Gallagher Bassett, working on behalf of the defendants, made an initial estimate of $101,203.63 under the policy. Id. at ¶18-23. The plaintiff alleges that the residence was vacant on all four occasions. Id. at ¶22. The plaintiff asserts that Hippo opened an additional claim for the plaintiff’s personal property, which included damage totaling $135,000. Id. at ¶24. The plaintiff asserts that the defendants reasonably should have foreseen, based on the vacancy of the home on each occasion, that “the initial risk had changed

substantially.” Id. at ¶¶25-27. Based in part on microbial testing done of the residence, the plaintiff submitted to Spinnaker a demand letter with additional claims on September 25, 2020. Id. at ¶¶43-46. The additional claims totaled $99,300. Id. at 46. The defendants allegedly paid out the initial payment of $101,203.63, which did not include the plaintiff’s additional claims. Id. at ¶47. The plaintiff alleges that the defendants issued the second of the two homeowners insurance policies (Policy-01) on December 26, 2019, after seeing the residence

was vacant, and cancelled the policy on April 21, 2020, “concluding that there was a substantial increase in hazard due to the vacancy of the Residence.” Id. at ¶¶48, 49, 52. The plaintiff alleges that the defendant (1) “breached Policy-00 by refusing to pay for covered losses of or damage to the Residence, and breached Policy-00 by not paying full value for [the plaintiff’s] covered losses and damage;” (2) “breached Policy-00 by refusing to pay for covered losses of or damage to personal property owned or used by [the plaintiff], and breached

Policy-00 by not paying full value for [the plaintiff’s] covered losses and damage;” and (3) “breached Policy-01 by canceling the policy due to a substantial increase in hazard because of vacancy, as Defendants knew or should have reasonably foreseen that the Residence had been vacant for more than 60 days prior to issuing Policy-01. Id. at ¶¶75, 76, 85. For the alleged breach of Policy-00, the plaintiff alleges damages, including but not limited to the loss of insurance coverage for damage to the Residence caused by water; the loss of insurance coverage for damage to personal property owned or used by [the plaintiff] caused by water; the loss of insurance coverage for damage to the Residence caused by fungi, other microbes, or rot; the loss of insurance coverage for the cost to tear out and replace any part of the residence as needed to gain access to the fungi, other microbes, or rot; as well as attorney fees and costs incurred as a result of Defendants’ breaches. Id. at ¶77. With respect to the alleged breach of Policy-01, the plaintiff alleged damages, including but not limited to, incurring additional cost of force-placed insurance for the Residence, loss of insurance coverage proceeds under the force-placed policy if there is a loss at the Residence, as well as attorney fees and costs incurred as a result of Defendant’s breaches. Further, [the plaintiff] is less insurable as a result of the cancellation of Policy-01.
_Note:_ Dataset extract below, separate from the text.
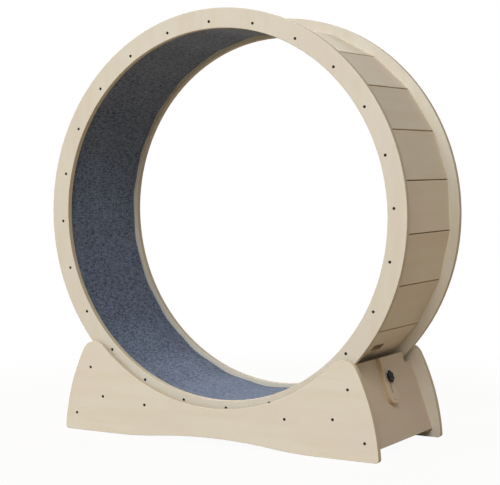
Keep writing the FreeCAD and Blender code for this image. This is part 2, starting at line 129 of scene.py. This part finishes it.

Id. at ¶86. In the bad faith claim, the plaintiff argues that the defendants, by taking the position that [the plaintiff’s] additional damage claims were barred by the twelve-month statute of limitations and the twelve-month policy provision to commence a lawsuit, acted in an arbitrary, unreasonable, and bad faith manner, and failed to act fairly or in good faith with regard to their dealings with [the plaintiff].

Id. at ¶95. He also asserts that the defendants, by cancelling Policy-01 due to a substantial increase in hazard due to vacancy of the residence, acted in an arbitrary, unreasonable, and bad faith manner, and failed to act fairly or in good faith with regard to their dealings with [the plaintiff], as Defendants knew or should have reasonably foreseen that the Residence had been vacant for more than 60 days prior to issuing Policy-01.

Id. at ¶96. Finally, in his third claim, the plaintiff argues waiver of the twelve-month statute of limitations and the twelve-month policy provision surrounding commencing a lawsuit against Spinnaker and asserts that Spinnaker is estopped from asserting the statute or the policy provision as defenses. Id. at ¶¶106-10. In addition to compensatory and statutory damages, the plaintiff seeks punitive damages, attorney fees and costs. Id. at pages 22-23. B. Pleadings on the Motion to Bifurcate and Stay (Dkt. No. 11) The defendants ask the court to order separate trials on (1) the breach of contract and waiver/estoppel claims and (2) the bad faith claim. The defendants also ask the court to stay discovery on the bad faith claim until the

breach of contract and waiver/estoppel claims are resolved. Dkt. No. 11. The defendants argue that “breach of contract is a ‘fundamental prerequisite’ to proving bad faith.” Dkt. No. 12 at 5 (citing Sherman Creek Condominiums, No. 19-cv-1735, 2020 WL 5370770, *4 (E.D. Wis. Sept. 8, 2020)). The defendants contend that denying bifurcation and a stay would cause juror confusion and prejudice, while granting the motion would promote judicial economy. Id. at 7. The defendants argue that failing to bifurcate the case would be prejudicial because the scope of discovery for the bad faith claim will be

“significantly more expansive than what is allowed for breach of contract actions.” Dkt. No. 12 at 6-7. (citing Dahmen v. Am. Family Mut. Ins. Co., 247 Wis. 2d 541, 549-51 (Wis. Ct. App. 2001)). The defendants anticipate that in the bad faith discovery, the plaintiff likely would request work product and other confidential material relating to how the plaintiff’s insurance claim was handled, none of which would be discoverable for a breach of contract or waiver and estoppel claim. Id. at 9. The defendants seek to protect this

information unless it is necessary to produce in bad faith discovery. Id. at 10. The defendants also urge the court to avoid the potential jury confusion that they assert may arise if jurors are asked to apply different standards to the overlapping facts underlying the bad faith claim and the breach of contract claim. Id. at 7.